Overall I give this movie 2 stars. The movie went nowhere and took too long to get there. If it weren't for the boobies and the self-pleasuring, I would have rather eaten a pillow case. Don't waste your time watching this movie unless you have some guilty pleasures that you need to satisfy.

Friday, May 9, 2008

27 Dresses

I must add romantic comedies to my Netflix queue as they become available so that my wife doesn't think that I am totally dominating the queue (which I really am). When I saw 27 Dresses was going to be released, I immediately pushed it to the top of the queue.
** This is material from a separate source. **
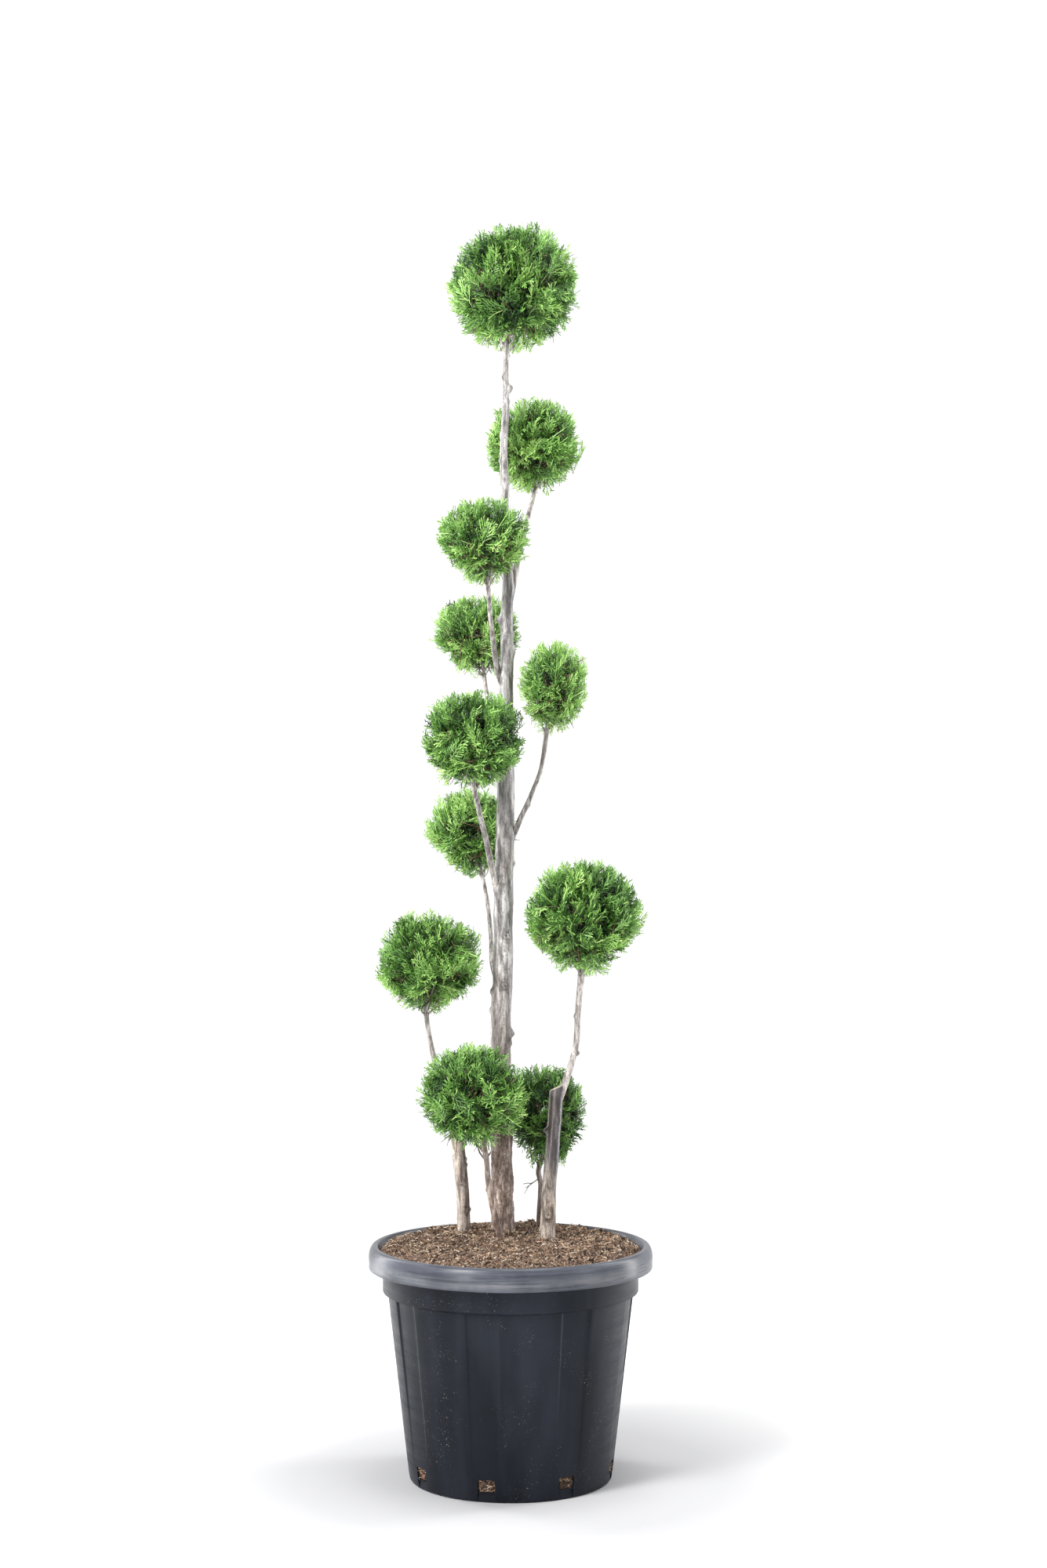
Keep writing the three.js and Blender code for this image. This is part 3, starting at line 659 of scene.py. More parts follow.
# Bark plates at points of a limb's skin, longer than they are wide: how far each point is inside its
# plate's edge, how high it lies on its plate, and a random number from 0 to 1 for the plate
def bark_plates(skin, size, seed):
    rng = np.random.default_rng(seed)
    squeezed = skin * np.array([1, 1, PLATE_SQUEEZE])
    bends = np.stack([rough(squeezed, size * 0.8, seed + k) for k in range(3)], -1)
    squeezed = squeezed + 0.22 * size * bends
    spread = np.linalg.norm(np.ptp(squeezed, axis=0)[:2]) * 2.2 * np.ptp(squeezed[:, 2])
    seeds = squeezed[rng.choice(len(squeezed), max(int(spread / size**2), 12), replace=False)]
    edge, owner = np.zeros(len(skin)), np.zeros(len(skin), int)
    for some in np.array_split(np.arange(len(skin)), max(len(skin) // 2000, 1)):
        far = np.linalg.norm(squeezed[some, None] - seeds[None], axis=2)
        owner[some] = far.argmin(1)
        nearest, second = np.partition(far, 1, axis=1)[:, :2].T
        edge[some] = second - nearest
    place = (squeezed[:, 2] - seeds[owner, 2]) / size
    return edge, place, rng.random(len(seeds))[owner]


# Marks on a limb's skin, (run, angle, size, kind): how far they make it stand out, and how dark. A knob
# is a healed stub with a dip in its middle, and an eye is a ring round a dip: their darkening is partly
# their own dark colour and partly painted shade in the dips. A pit sinks in and darkens with painted shade.
# A patch of painted shade only darkens, drawn out along the limb on one of its sides.
def marked(run, angles, radius, marks):
    rise = np.zeros((len(run), len(angles)))
    dark = np.zeros_like(rise)
    for where, angle, size, kind in marks:
        off = ((angles[None, :] - angle + math.pi) % (2 * math.pi) - math.pi) * radius[:, None]
        above = run[:, None] - where
        far = np.hypot(above, off) / size
        if kind == "eye":
            turn = np.arctan2(above, off)
            far *= 1 + 0.16 * np.sin(2 * turn + where * 900) + 0.1 * np.sin(5 * turn + where * 1300)
        middle = np.exp(-((far / 0.35) ** 2))
        if kind == "swell":
            rise += size * 0.35 * np.exp(-(far**2))
        elif kind == "knob":
            rise += size * (0.85 * np.exp(-(far**2) * 1.4) - 0.3 * middle)
            dark += 0.45 * middle
        elif kind == "eye":
            rise += size * (0.2 * np.exp(-(((far - 0.75) / 0.3) ** 2)) - 0.16 * middle)
            rings = np.exp(-(((far - 0.98) / 0.22) ** 2)) + 0.6 * np.exp(-(((far - 1.55) / 0.2) ** 2))
            dark += 0.85 * middle + 0.75 * rings
        elif kind == "painted_shade":
            # Painted shade: a soft dark patch, drawn out along the limb, on one of its sides
            dark += 0.62 * np.exp(-((np.hypot(above / 3, off) / size) ** 2))
        else:
            rise -= size * 0.3 * np.exp(-(far**2))
            dark += 0.8 * np.exp(-(far**2) * 1.5)
    return rise, dark


# A limb's marks: what MARKS gives, a swelling where each branch leaves it, and some at random
def skin_marks(name, rng):
    line, radius, run = LINES[name]
    back, across = path_frames(line)

    def turn_of(way, k):
        return math.atan2(way @ back[k], way @ across[k])

    marks = []
    for height, degrees, size, kind in MARKS.get(name, []):
        k = int(np.abs(line[:, 2] - height * MM).argmin())
        way = np.array([math.cos(math.radians(degrees)), math.sin(math.radians(degrees)), 0])
        marks.append((run[k], turn_of(way, k), size * MM, kind))
    for branch in BRANCHES.get(name, []):
        start = LINES[branch][0]
        near = np.linalg.norm(start[:, None] - line[None], axis=2).argmin(1)
        out = int((np.linalg.norm(start - line[near], axis=1) > radius[near]).argmax())
        k = near[out]
        size = ROUTES[branch][0][3] * MM
        marks.append((run[k] - size * 0.4, turn_of(start[out] - line[k], k), size * 1.6, "swell"))
    for _ in range(int(run[-1] / MARK_EVERY) + 2):
        size = rng.uniform(0.14, 0.4) * radius.mean()
        kind = rng.choice(["swell", "knob", "pit"], p=[0.45, 0.35, 0.2])
        marks.append((rng.uniform(0, run[-1]), rng.uniform(-math.pi, math.pi), size, kind))
    return marks


# A limb's skin: round its line, with marks, plates where it's flaky, fibres, wrinkles and lumps
def bark_limb(name, number):
    line, radius, run = LINES[name]
    rng = np.random.default_rng(300 + number)
    for_each, least, most = RING_CORNERS
    sides = int(np.clip(radius.max() / MM * for_each, least, most) // 4 * 4)
    angles, spokes = ring_ways(line, sides)
    skin = line[:, None] + radius[:, None, None] * spokes
    rise, dark = marked(run, angles, radius, skin_marks(name, rng))
    thick = np.clip(radius / FLAKY_RADIUS, 0.25, 1)[:, None]
    flaky_to = FLAKY_TO.get(name, FLAKY_TO["usual"])
    flaky = np.clip((flaky_to - skin[..., 2]) / FLAKY_FADE, 0, 1) * thick
    peels = flaky > 0
    if peels.any():
        edge, place, shade = bark_plates(skin[peels], PLATE_SIZE * (0.4 + 0.6 * thick.max()), 60 + number)
        inside = np.clip(edge / PLATE_EDGE, 0, 1)
        lift = inside * (0.35 + 0.65 * shade + 0.35 * np.abs(place))
        rise[peels] += flaky[peels] * (lift - 0.5) * PLATE_DEPTH
        # Painted shade along the plates' sunken edges
        dark[peels] += flaky[peels] * (1 - inside) * 0.4
    relief = sum(rough(skin * np.array(axes), size, seed) * high for axes, size, seed, high in RELIEF)
    rise += relief * radius[:, None]
    skin = skin + rise[..., None] * spokes
    looks = [BARKS.get(name, BARKS["bough"])]
    if name == "stem_right":
        saw_end(skin, ROUTES[name][-1])
        looks.append(SAWN_WOOD)
    points = np.concatenate([skin.reshape(-1, 3), skin[:1].mean(1), skin[-1:].mean(1)])
    quads, foot, tip = ring_faces(len(line), sides)
    numbers = np.zeros(len(quads) + 2 * sides, int)
    numbers[-sides:] = len(looks) - 1
    groups = [quads, np.concatenate([foot, tip])]
    piece = add_piece(f"bark_{name}", [name], points, groups, looks, numbers, smooth=True)
    for key, values in (("dark_marks_and_shade", np.clip(dark, 0, 0.9)), ("flaky", flaky)):
        values = np.append(values, [values[0].mean(), values[-1].mean()]).astype(np.float32)
        piece.data.attributes.new(key, "FLOAT", "POINT").data.foreach_set("value", values)
    if len(looks) > 1:
        sharpen(piece, degrees=50)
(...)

This movie stars Katherine Heigl (Knocked Up & Grey's Anatomy) as the perpetual bridesmaid ("always a bridesmaid and never a bride", a phrase coined by Listerine mouthwash - go figure!).
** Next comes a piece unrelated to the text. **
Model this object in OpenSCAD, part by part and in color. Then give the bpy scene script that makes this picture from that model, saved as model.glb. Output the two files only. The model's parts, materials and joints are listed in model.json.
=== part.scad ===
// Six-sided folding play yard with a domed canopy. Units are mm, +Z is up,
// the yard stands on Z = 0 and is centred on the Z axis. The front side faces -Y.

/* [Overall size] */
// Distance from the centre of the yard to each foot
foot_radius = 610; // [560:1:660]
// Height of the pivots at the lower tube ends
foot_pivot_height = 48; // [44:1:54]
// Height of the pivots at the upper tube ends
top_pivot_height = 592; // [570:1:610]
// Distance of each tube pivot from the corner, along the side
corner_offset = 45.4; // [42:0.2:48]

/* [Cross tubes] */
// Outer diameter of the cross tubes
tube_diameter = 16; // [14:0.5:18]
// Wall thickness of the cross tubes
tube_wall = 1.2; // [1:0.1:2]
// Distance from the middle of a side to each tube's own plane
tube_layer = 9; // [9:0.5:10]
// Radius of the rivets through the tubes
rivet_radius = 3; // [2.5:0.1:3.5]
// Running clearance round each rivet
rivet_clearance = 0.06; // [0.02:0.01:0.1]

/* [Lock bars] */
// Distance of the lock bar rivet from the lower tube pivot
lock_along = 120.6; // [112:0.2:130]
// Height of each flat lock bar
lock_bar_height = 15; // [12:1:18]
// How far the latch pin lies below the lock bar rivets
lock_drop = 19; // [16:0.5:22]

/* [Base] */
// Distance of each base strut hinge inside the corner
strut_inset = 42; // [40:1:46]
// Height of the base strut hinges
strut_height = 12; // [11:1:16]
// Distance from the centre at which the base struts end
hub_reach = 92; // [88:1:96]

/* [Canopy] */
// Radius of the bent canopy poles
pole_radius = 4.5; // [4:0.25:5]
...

She's been in 27 weddings all featuring horrible bridesmaid dresses. At one wedding she runs into Kevin James Marsden - Enchanted, Hairspray, X-Men) who comes off as this sarcastic jerk. He criticizes her can't say no attitude and belittles the entire thought of marriage. Problem is - she know's he's right.


Then there's the other problem. She's in love with her boss. It gets worse when her younger sister Tess (Malin Akerman, who's been is such hits as Twice in a Lifetime, Relic Hunter, and The Skulls - yikes!) moves in with her and starts dating her boss under a veil of lies to win his love.
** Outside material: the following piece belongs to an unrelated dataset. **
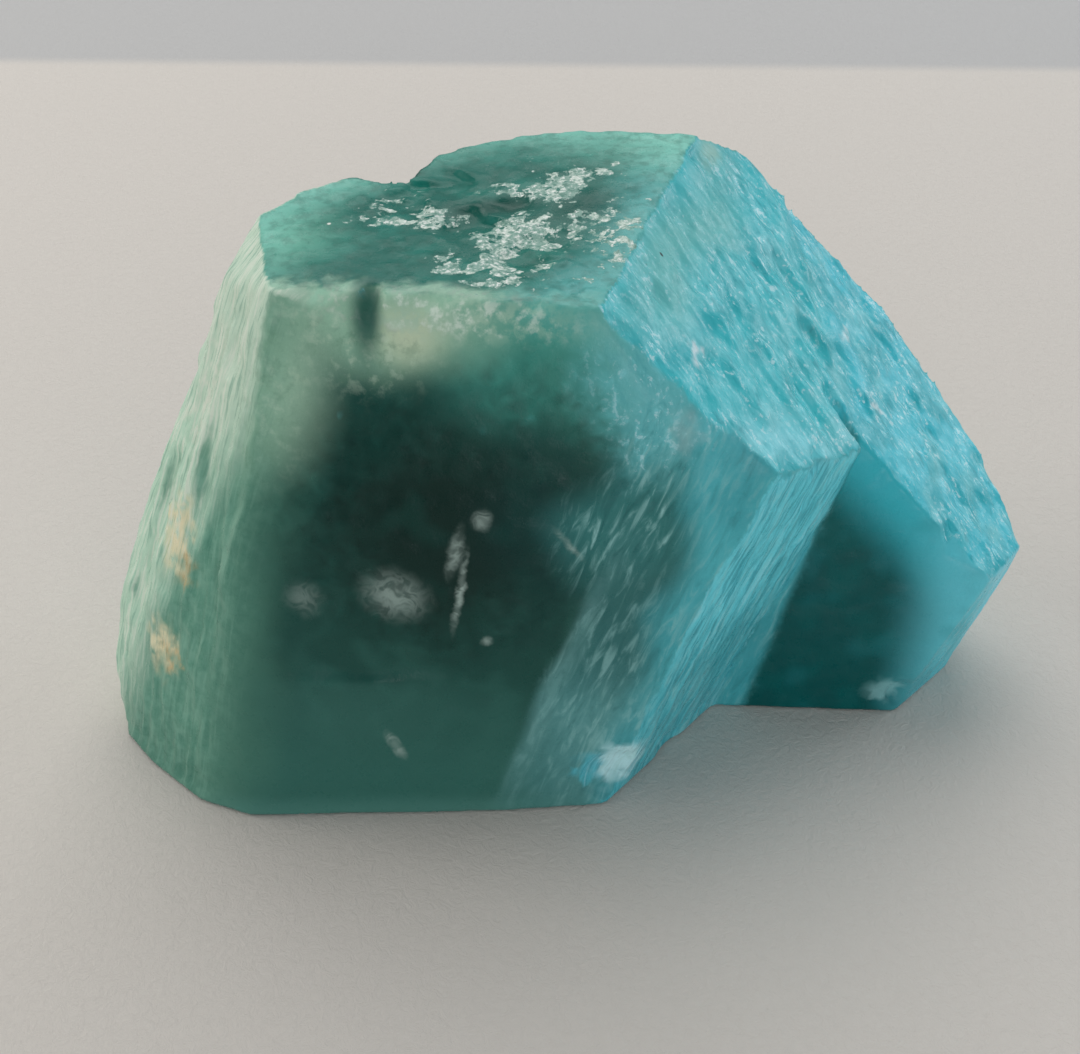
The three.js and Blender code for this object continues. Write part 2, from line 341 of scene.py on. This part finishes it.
def shade(red, green, blue):
    """A colour as it looks on a screen, 0 to 255, turned to the shader's even scale."""
    values = []
    for part in (red, green, blue):
        part = part / 255
        values.append(part / 12.92 if part <= 0.04045 else ((part + 0.055) / 1.055) ** 2.4)
    return (*values, 1.0)


class Ground:
    """The stone's broad colours, laid on its vertices in coats. Places and sizes are in millimetres."""

    def __init__(self, piece, tint):
        self.place = places_and_normals(piece)[0]
        normals = soft_normals(piece, 36)
        self.colour = np.tile(shade(*tint), (len(self.place), 1))
        self.broad = [clouds(self.place, 0.42, 2, seed) for seed in (1, 2, 3)]
        self.crumbs = clouds(self.place, 1.4, 3, 4)
        self.stirred = self.moved(0.2, 1, 2.2)
        self.calm = self.moved(0.2, 1, 0.9)
        self.ragged = self.moved(1.2, 3, 1.1)

        self.slope = self.frayed(facing(normals, SLOPE_OUT, 0.84, 0.97), 0.8)
        self.top = self.frayed(facing(normals, UP, 0.84, 0.97) * ramp(self.place[:, 2], 27.3, 28.8), 0.7)
        self.back = facing(normals, BACK, 0.2, 0.6)
        self.outer = self.beyond(OUTER_OUT - BEVEL_OUT, 3.0, 5.2, self.calm) * (1 - self.top)
        self.outer *= ramp(-self.place[:, 0], 12.0, 14.5) * (1 - facing(normals, FRONT_OUT, 0.82, 0.95))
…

Cat fights break out throughout the movie and Heigl cannot seem to shake the obnoxious Kevin, whom she has a slight fascination for. Her love turns to hatred when she finds out he's the famous wedding editor for the newspaper and he rips her to shreds in his latest article.


27 Dresses is a decent romantic comedy. I actually got in some pretty good laughs. Like good rom/com's, it is only an hour and a half long. It is rated PG-13, though I cannot seem to recall why. Perhaps they dropped a bad word. Innuendo?


Overall, I liked this movie and would watch it again. I give it 4 stars. Though predictable, it's a good laugh.

Thursday, May 8, 2008

Netlfix - throttling

Netflix decided today that I have seen too many movies recently. This morning they got Over My Dead Body, which I returned yesterday. At the top of my queue is American Gangster. There's absolutely no wait for this movie. However, they feel that they can't walk over to the A's section of the movies, pull it out of the box, and send it to me.

And it's not like they're trying to push me back from some great new releases for Monday. The only new release that I have is Mad Money, and that looks like it will suck. Queen Latifah's in it. How good could it be? It will consist of her getting an attitude and raising her voice and wagging her finger at people.